* start Provided data *
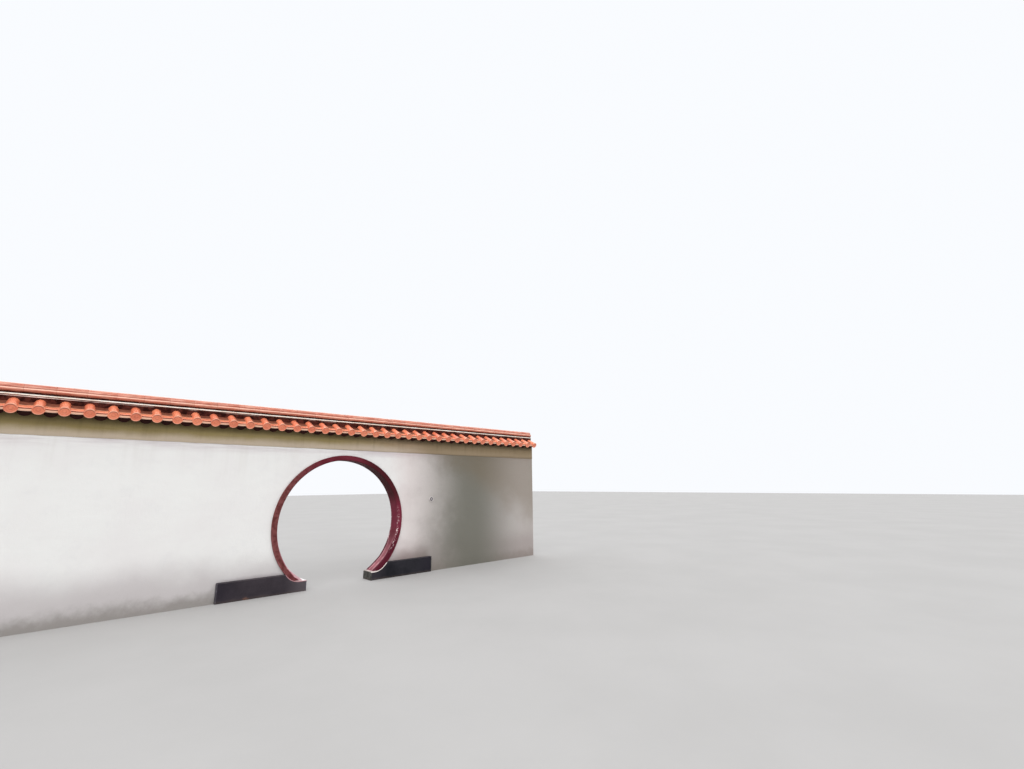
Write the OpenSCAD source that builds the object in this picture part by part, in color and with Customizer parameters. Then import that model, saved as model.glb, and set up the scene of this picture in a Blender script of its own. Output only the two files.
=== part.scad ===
/* [Wall] */
// Length of the wall from end to end
wall_len = 9725; // [6000:5:14000]
// Thickness of the plastered wall
wall_t = 200; // [180:5:400]
// Height of the wall from the ground to the underside of the coping
wall_h = 2600; // [2520:5:3200]
// Height of the plaster frieze under the coping
frieze_h = 270; // [120:5:320]
// How far the frieze stands out from the wall face
frieze_proud = 8; // [3:1:20]
// Clear wall left between the frieze and the ring, where the ring reaches up to it
frieze_clear = 10; // [2:1:40]

/* [Ring] */
// Radius of the clear round opening
ring_r = 1095; // [900:5:1180]
// Height of the ring's centre above the ground
ring_z = 1036; // [960:1:1100]
// Radial width of the ring
ring_band = 88; // [50:1:120]
// How far the ring stands out from each wall face
ring_proud = 30; // [10:1:60]
// Radius of the ring's rounded outer arris
ring_arris = 8; // [2:1:10]

/* [Plinth] */
// Height of the plinth beside the ring
plinth_h = 290; // [180:5:420]
// Height of the low nib that carries the foot of the ring
nib_h = 145; // [80:5:170]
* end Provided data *
Print the listing above in full, exactly as it is.

* [The answer]
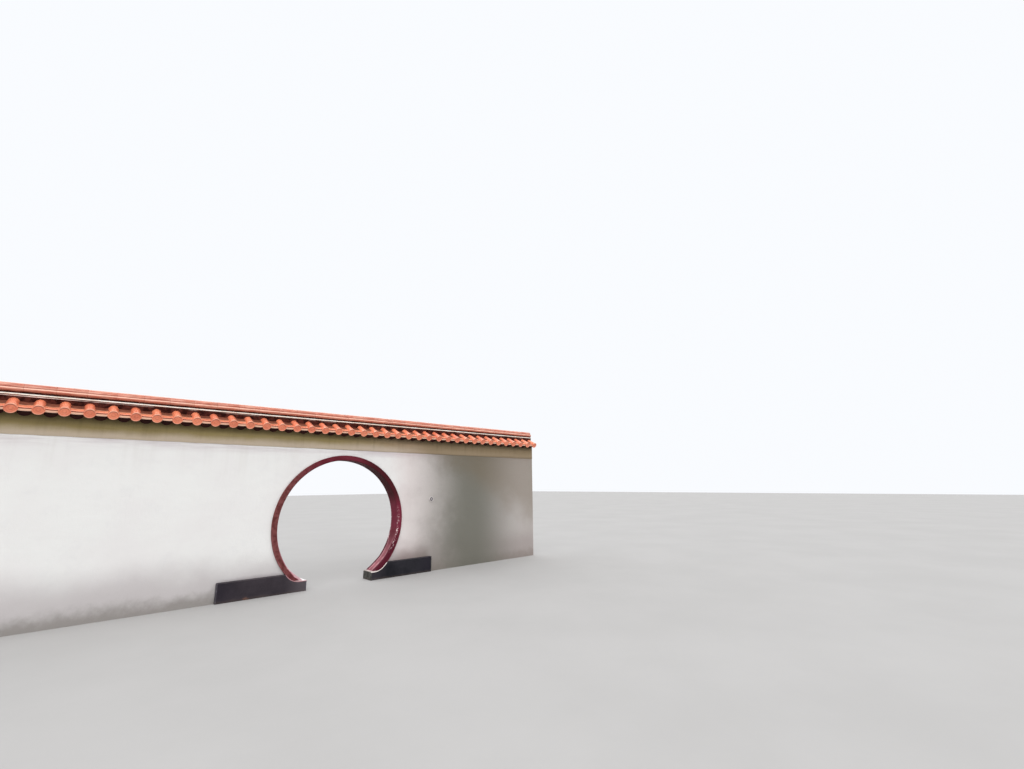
Write the OpenSCAD source that builds the object in this picture part by part, in color and with Customizer parameters. Then import that model, saved as model.glb, and set up the scene of this picture in a Blender script of its own. Output only the two files.
=== part.scad ===
/* [Wall] */
// Length of the wall from end to end
wall_len = 9725; // [6000:5:14000]
// Thickness of the plastered wall
wall_t = 200; // [180:5:400]
// Height of the wall from the ground to the underside of the coping
wall_h = 2600; // [2520:5:3200]
// Height of the plaster frieze under the coping
frieze_h = 270; // [120:5:320]
// How far the frieze stands out from the wall face
frieze_proud = 8; // [3:1:20]
// Clear wall left between the frieze and the ring, where the ring reaches up to it
frieze_clear = 10; // [2:1:40]

/* [Ring] */
// Radius of the clear round opening
ring_r = 1095; // [900:5:1180]
// Height of the ring's centre above the ground
ring_z = 1036; // [960:1:1100]
// Radial width of the ring
ring_band = 88; // [50:1:120]
// How far the ring stands out from each wall face
ring_proud = 30; // [10:1:60]
// Radius of the ring's rounded outer arris
ring_arris = 8; // [2:1:10]

/* [Plinth] */
// Height of the plinth beside the ring
plinth_h = 290; // [180:5:420]
// Height of the low nib that carries the foot of the ring
nib_h = 145; // [80:5:170]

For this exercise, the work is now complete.